Modeling code records:
..............................

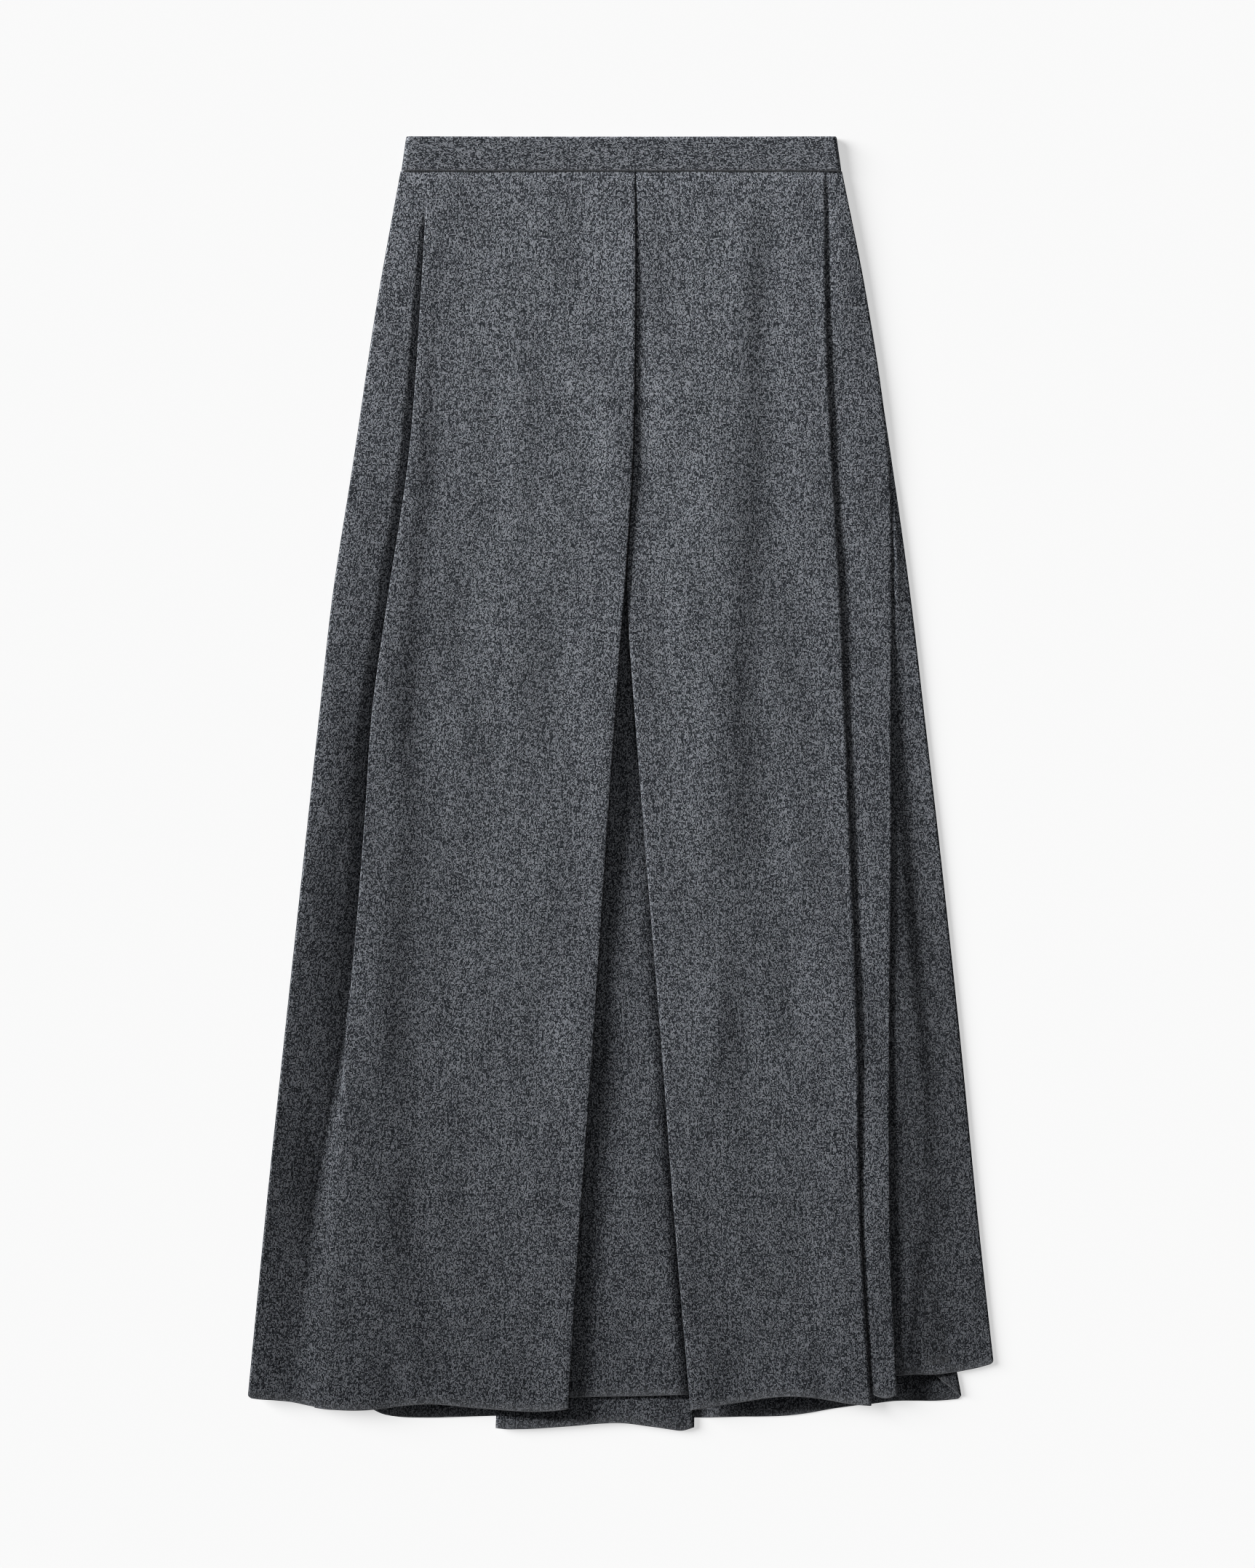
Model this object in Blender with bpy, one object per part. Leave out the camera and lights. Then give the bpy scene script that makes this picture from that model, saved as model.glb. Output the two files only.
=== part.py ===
"""A grey wool maxi skirt laid flat, front upwards and waist towards +Y, as its cut pieces.

Every piece is a wall of cloth. Its cross-section is a path that runs outwards from the centre
pleat, turns under at each fold and ends at the side seam; the sections follow one another down
the skirt. Six plies lie on each other where pleats meet: the back on the surface, then its
returns, its underlay and side parts, the front's underlay and side parts, its returns, its panels.
"""
import bmesh
import bpy
import numpy as np

MM = 0.001

# ---- driving sizes, in millimetres --------------------------------------------------------
PLY = 1.0                  # one wall of wool
BAND_PLY = 3.0             # the waistband: wool doubled over its interfacing
SEAM_GAP = 0.3             # between two pieces that are sewn together
WAIST_PITCH = 1.32         # from one ply to the next where the waistband presses the pleats
HEM_PITCH = 1.75           # the same at the hem, where the pleats spring open
WAIST_SEAM_Y = 487.5       # the waist seam, up from the middle of the laid skirt
BAND_DEPTH = 28.2
BAND_TAPER = 4.0           # how much shorter the waistband's top edge is at each end
BAND_ROWS = (0.0, 0.93, 1.0)                        # shares of its depth
BAND_STRAIGHT_END = 0.4    # the upright stretch where its two halves meet
SIDE_ROLL = 2.0            # how far from the side edge the cloth starts to roll down
LEAST_HEIGHT = 0.6         # the middle of a wall whose edge lies on the surface
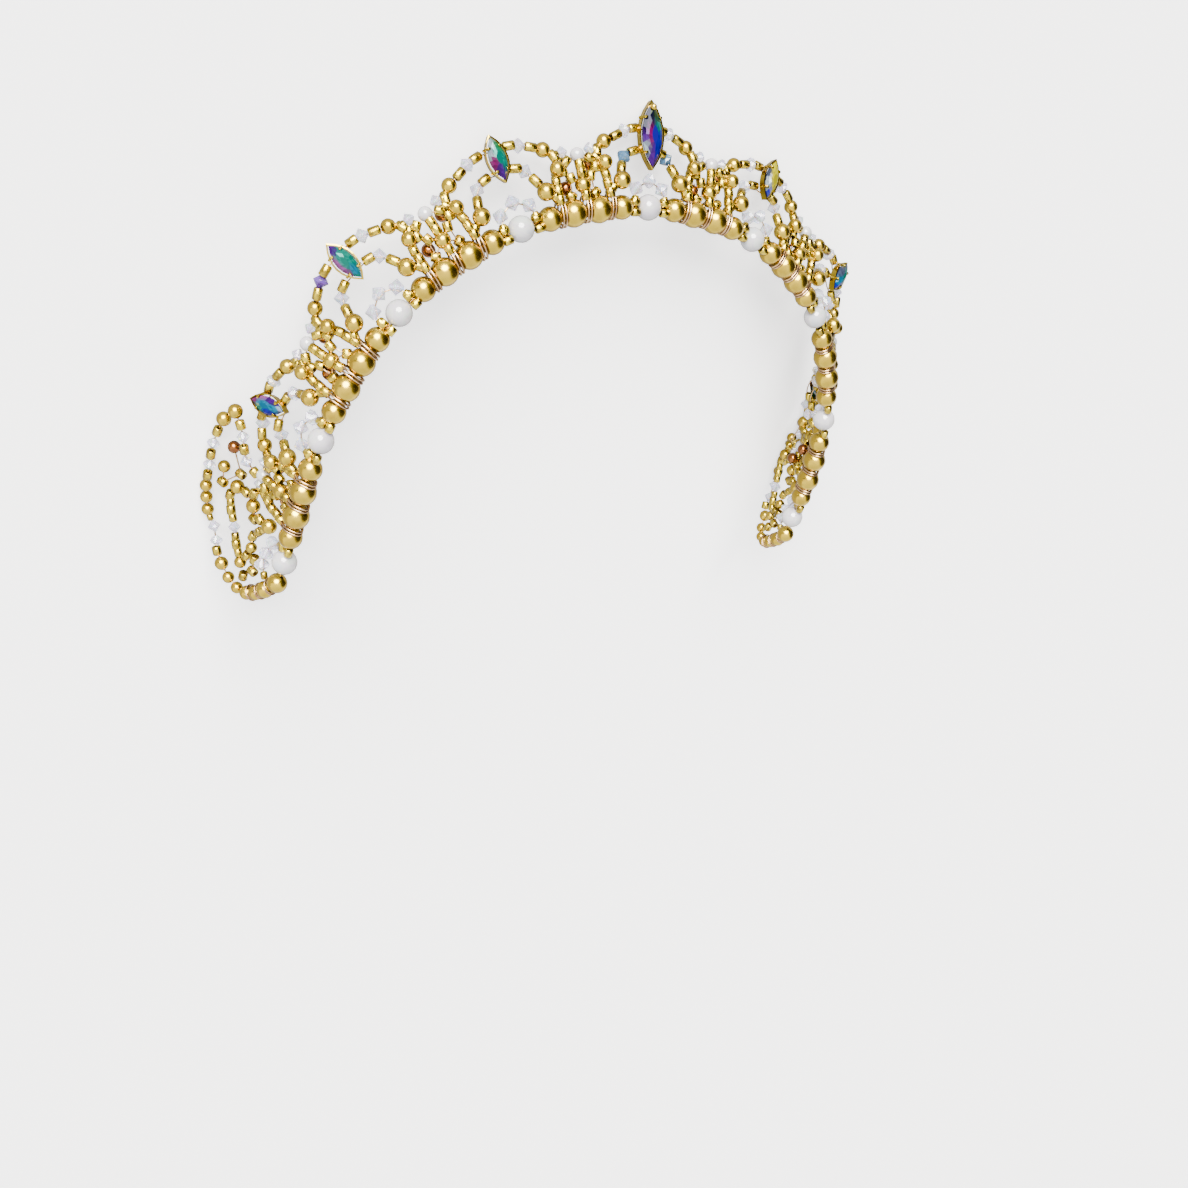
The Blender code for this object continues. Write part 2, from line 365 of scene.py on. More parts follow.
def make_rainbow_group() -> bpy.types.NodeTree:
    """The pale rainbow film on clear crystals and on white pearls.

    Returns:
        A group that puts out a colour.
    """
    group, into, out = new_group(
        "rainbow_film", (("Base", COLOUR, (0.9, 0.9, 0.95, 1.0)), ("Scale", VALUE, 150.0),
                         ("Strength", VALUE, 0.5)), (("Colour", COLOUR),))
    place = node(group, "ShaderNodeTexCoord")
    noise = node(group, "ShaderNodeTexNoise", Detail=1.0, Distortion=0.6)
    ramp = ramp_node(
        group, (0.32, (0.45, 0.66, 1.0)), (0.42, (0.98, 0.98, 1.0)), (0.50, (0.66, 0.48, 0.95)),
        (0.57, (0.96, 1.0, 0.98)), (0.64, (0.45, 0.88, 0.72)), (0.72, (1.0, 0.74, 0.86)))
    blend = node(group, "ShaderNodeMix", data_type="RGBA")
    join(group, (place, "Object", noise, "Vector"), (into, "Scale", noise, "Scale"),
         (noise, "Fac", ramp, "Fac"), (into, "Strength", blend, MIX_SHARE),
         (into, "Base", blend, MIX_FIRST), (ramp, "Color", blend, MIX_SECOND),
         (blend, MIX_OUT, out, "Colour"))
    return group


def start_material(name: str) -> tuple[bpy.types.Material, bpy.types.NodeTree, bpy.types.Node]:
    """A material with its Principled shader.

    Args:
        name: the material's name.

    Returns:
        The material, its node tree and the shader.
    """
    material = bpy.data.materials.new(name)
    material.use_nodes = True
    return material, material.node_tree, material.node_tree.nodes["Principled BSDF"]


@dataclass(frozen=True)
class PlatedFinish:
    """A metal coat on glass, on wire or on a setting."""

    name: str
    colour: Rgb
    thin: Rgb
    metallic: float = 1.0
    roughness: float = 0.22
    spread: float = 0.08
    scale: float = 300.0
    bump: float = 0.04
    coat: float = 0.0
    coat_roughness: float = 0.03

    def make(self, plating: bpy.types.NodeTree) -> bpy.types.Material:
        """Build the material.

        Args:
            plating: the shared plating group.

        Returns:
            The material.
        """
        material, graph, shader = start_material(self.name)
        coat = node(graph, "ShaderNodeGroup", node_tree=plating, Colour=(*self.colour, 1.0),
                    Thin_Colour=(*self.thin, 1.0), Scale=self.scale, Roughness=self.roughness,
                    Spread=self.spread)
        settle(shader, Metallic=self.metallic, Coat_Weight=self.coat,
               Coat_Roughness=self.coat_roughness)
        join(graph, (coat, "Colour", shader, "Base Color"), (coat, "Roughness", shader, "Roughness"))
        add_bump(graph, coat, "Height", shader, self.bump)
        return material


@dataclass(frozen=True)
class NacreFinish:
    """The glossy white of the nine pearls."""

    name: str = "white_nacre"
    colour: Rgb = (0.285, 0.28, 0.275)
    film: float = 0.08
    roughness: float = 0.18
    film_scale: float = 240.0
    grain: float = 900.0
    bump: float = 0.03
    coat: float = 1.0
    coat_roughness: float = 0.04

    def make(self, rainbow: bpy.types.NodeTree) -> bpy.types.Material:
        """Build the material.

        Args:
            rainbow: the shared rainbow group.

        Returns:
            The material.
        """
        material, graph, shader = start_material(self.name)
        film = node(graph, "ShaderNodeGroup", node_tree=rainbow, Base=(*self.colour, 1.0),
                    Scale=self.film_scale, Strength=self.film)
        place = node(graph, "ShaderNodeTexCoord")
        grain = node(graph, "ShaderNodeTexNoise", Scale=self.grain, Detail=2.0)
        join(graph, (film, "Colour", shader, "Base Color"), (place, "Object", grain, "Vector"))
        add_bump(graph, grain, "Fac", shader, self.bump)
        settle(shader, Roughness=self.roughness, Coat_Weight=self.coat,
               Coat_Roughness=self.coat_roughness)
        return material


@dataclass(frozen=True)
class CrystalFinish:
    """Clear or tinted cut crystal with a rainbow film."""

    name: str
    colour: Rgb
    film: float = 0.75
    film_scale: float = 800.0
    roughness: float = 0.03
    ior: float = 1.5
    transmission: float = 0.86
    coat: float = 0.4
    coat_roughness: float = 0.02
    glow: float = 0.0

    def make(self, rainbow: bpy.types.NodeTree) -> bpy.types.Material:
        """Build the material.

        Args:
            rainbow: the shared rainbow group.

        Returns:
            The material.
        """
        material, graph, shader = start_material(self.name)
        film = node(graph, "ShaderNodeGroup", node_tree=rainbow, Base=(*self.colour, 1.0),
                    Scale=self.film_scale, Strength=self.film)
        join(graph, (film, "Colour", shader, "Base Color"))
        if self.glow:
            join(graph, (film, "Colour", shader, "Emission Color"))
            settle(shader, Emission_Strength=self.glow)
        settle(shader, Metallic=0.0, Roughness=self.roughness, IOR=self.ior,
               Transmission_Weight=self.transmission, Coat_Weight=self.coat,
               Coat_Roughness=self.coat_roughness)
        return material


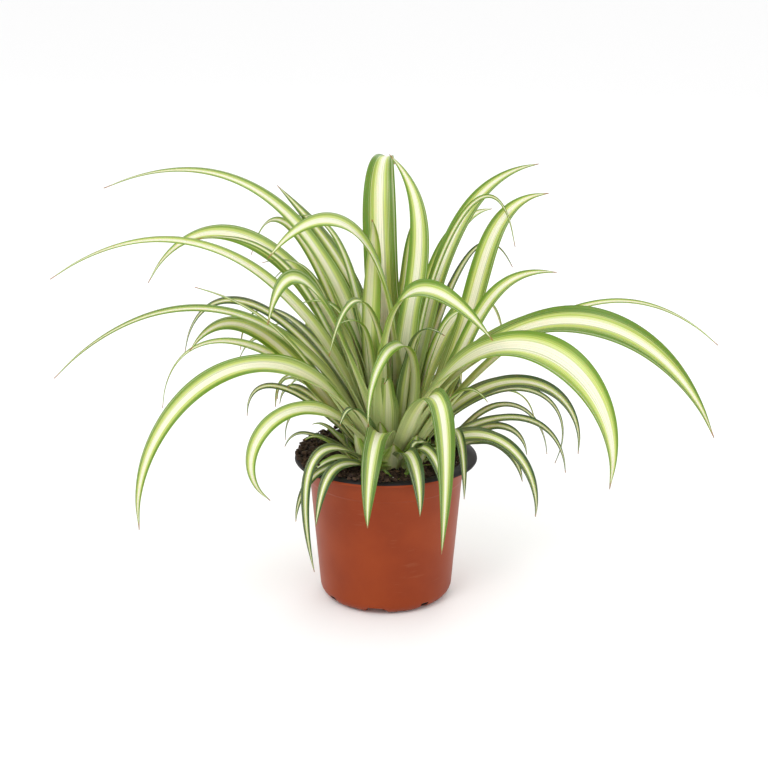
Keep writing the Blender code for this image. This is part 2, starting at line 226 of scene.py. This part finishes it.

..............................

Aim of the exercise
Write the entries above out in full, exactly, with no images.

Answer below
Model this object in Blender with bpy, one object per part. Leave out the camera and lights. Then give the bpy scene script that makes this picture from that model, saved as model.glb. Output the two files only.
=== part.py ===
"""A grey wool maxi skirt laid flat, front upwards and waist towards +Y, as its cut pieces.

Every piece is a wall of cloth. Its cross-section is a path that runs outwards from the centre
pleat, turns under at each fold and ends at the side seam; the sections follow one another down
the skirt. Six plies lie on each other where pleats meet: the back on the surface, then its
returns, its underlay and side parts, the front's underlay and side parts, its returns, its panels.
"""
import bmesh
import bpy
import numpy as np

MM = 0.001

# ---- driving sizes, in millimetres --------------------------------------------------------
PLY = 1.0                  # one wall of wool
BAND_PLY = 3.0             # the waistband: wool doubled over its interfacing
SEAM_GAP = 0.3             # between two pieces that are sewn together
WAIST_PITCH = 1.32         # from one ply to the next where the waistband presses the pleats
HEM_PITCH = 1.75           # the same at the hem, where the pleats spring open
WAIST_SEAM_Y = 487.5       # the waist seam, up from the middle of the laid skirt
BAND_DEPTH = 28.2
BAND_TAPER = 4.0           # how much shorter the waistband's top edge is at each end
BAND_ROWS = (0.0, 0.93, 1.0)                        # shares of its depth
BAND_STRAIGHT_END = 0.4    # the upright stretch where its two halves meet
SIDE_ROLL = 2.0            # how far from the side edge the cloth starts to roll down
LEAST_HEIGHT = 0.6         # the middle of a wall whose edge lies on the surface
The Blender code for this object continues. Write part 2, from line 365 of scene.py on. More parts follow.
def make_rainbow_group() -> bpy.types.NodeTree:
    """The pale rainbow film on clear crystals and on white pearls.

    Returns:
        A group that puts out a colour.
    """
    group, into, out = new_group(
        "rainbow_film", (("Base", COLOUR, (0.9, 0.9, 0.95, 1.0)), ("Scale", VALUE, 150.0),
                         ("Strength", VALUE, 0.5)), (("Colour", COLOUR),))
    place = node(group, "ShaderNodeTexCoord")
    noise = node(group, "ShaderNodeTexNoise", Detail=1.0, Distortion=0.6)
    ramp = ramp_node(
        group, (0.32, (0.45, 0.66, 1.0)), (0.42, (0.98, 0.98, 1.0)), (0.50, (0.66, 0.48, 0.95)),
        (0.57, (0.96, 1.0, 0.98)), (0.64, (0.45, 0.88, 0.72)), (0.72, (1.0, 0.74, 0.86)))
    blend = node(group, "ShaderNodeMix", data_type="RGBA")
    join(group, (place, "Object", noise, "Vector"), (into, "Scale", noise, "Scale"),
         (noise, "Fac", ramp, "Fac"), (into, "Strength", blend, MIX_SHARE),
         (into, "Base", blend, MIX_FIRST), (ramp, "Color", blend, MIX_SECOND),
         (blend, MIX_OUT, out, "Colour"))
    return group


def start_material(name: str) -> tuple[bpy.types.Material, bpy.types.NodeTree, bpy.types.Node]:
    """A material with its Principled shader.

    Args:
        name: the material's name.

    Returns:
        The material, its node tree and the shader.
    """
    material = bpy.data.materials.new(name)
    material.use_nodes = True
    return material, material.node_tree, material.node_tree.nodes["Principled BSDF"]


@dataclass(frozen=True)
class PlatedFinish:
    """A metal coat on glass, on wire or on a setting."""

    name: str
    colour: Rgb
    thin: Rgb
    metallic: float = 1.0
    roughness: float = 0.22
    spread: float = 0.08
    scale: float = 300.0
    bump: float = 0.04
    coat: float = 0.0
    coat_roughness: float = 0.03

    def make(self, plating: bpy.types.NodeTree) -> bpy.types.Material:
        """Build the material.

        Args:
            plating: the shared plating group.

        Returns:
            The material.
        """
        material, graph, shader = start_material(self.name)
        coat = node(graph, "ShaderNodeGroup", node_tree=plating, Colour=(*self.colour, 1.0),
                    Thin_Colour=(*self.thin, 1.0), Scale=self.scale, Roughness=self.roughness,
                    Spread=self.spread)
        settle(shader, Metallic=self.metallic, Coat_Weight=self.coat,
               Coat_Roughness=self.coat_roughness)
        join(graph, (coat, "Colour", shader, "Base Color"), (coat, "Roughness", shader, "Roughness"))
        add_bump(graph, coat, "Height", shader, self.bump)
        return material


@dataclass(frozen=True)
class NacreFinish:
    """The glossy white of the nine pearls."""

    name: str = "white_nacre"
    colour: Rgb = (0.285, 0.28, 0.275)
    film: float = 0.08
    roughness: float = 0.18
    film_scale: float = 240.0
    grain: float = 900.0
    bump: float = 0.03
    coat: float = 1.0
    coat_roughness: float = 0.04

    def make(self, rainbow: bpy.types.NodeTree) -> bpy.types.Material:
        """Build the material.

        Args:
            rainbow: the shared rainbow group.

        Returns:
            The material.
        """
        material, graph, shader = start_material(self.name)
        film = node(graph, "ShaderNodeGroup", node_tree=rainbow, Base=(*self.colour, 1.0),
                    Scale=self.film_scale, Strength=self.film)
        place = node(graph, "ShaderNodeTexCoord")
        grain = node(graph, "ShaderNodeTexNoise", Scale=self.grain, Detail=2.0)
        join(graph, (film, "Colour", shader, "Base Color"), (place, "Object", grain, "Vector"))
        add_bump(graph, grain, "Fac", shader, self.bump)
        settle(shader, Roughness=self.roughness, Coat_Weight=self.coat,
               Coat_Roughness=self.coat_roughness)
        return material


@dataclass(frozen=True)
class CrystalFinish:
    """Clear or tinted cut crystal with a rainbow film."""

    name: str
    colour: Rgb
    film: float = 0.75
    film_scale: float = 800.0
    roughness: float = 0.03
    ior: float = 1.5
    transmission: float = 0.86
    coat: float = 0.4
    coat_roughness: float = 0.02
    glow: float = 0.0

    def make(self, rainbow: bpy.types.NodeTree) -> bpy.types.Material:
        """Build the material.

        Args:
            rainbow: the shared rainbow group.

        Returns:
            The material.
        """
        material, graph, shader = start_material(self.name)
        film = node(graph, "ShaderNodeGroup", node_tree=rainbow, Base=(*self.colour, 1.0),
                    Scale=self.film_scale, Strength=self.film)
        join(graph, (film, "Colour", shader, "Base Color"))
        if self.glow:
            join(graph, (film, "Colour", shader, "Emission Color"))
            settle(shader, Emission_Strength=self.glow)
        settle(shader, Metallic=0.0, Roughness=self.roughness, IOR=self.ior,
               Transmission_Weight=self.transmission, Coat_Weight=self.coat,
               Coat_Roughness=self.coat_roughness)
        return material


Keep writing the Blender code for this image. This is part 2, starting at line 226 of scene.py. This part finishes it.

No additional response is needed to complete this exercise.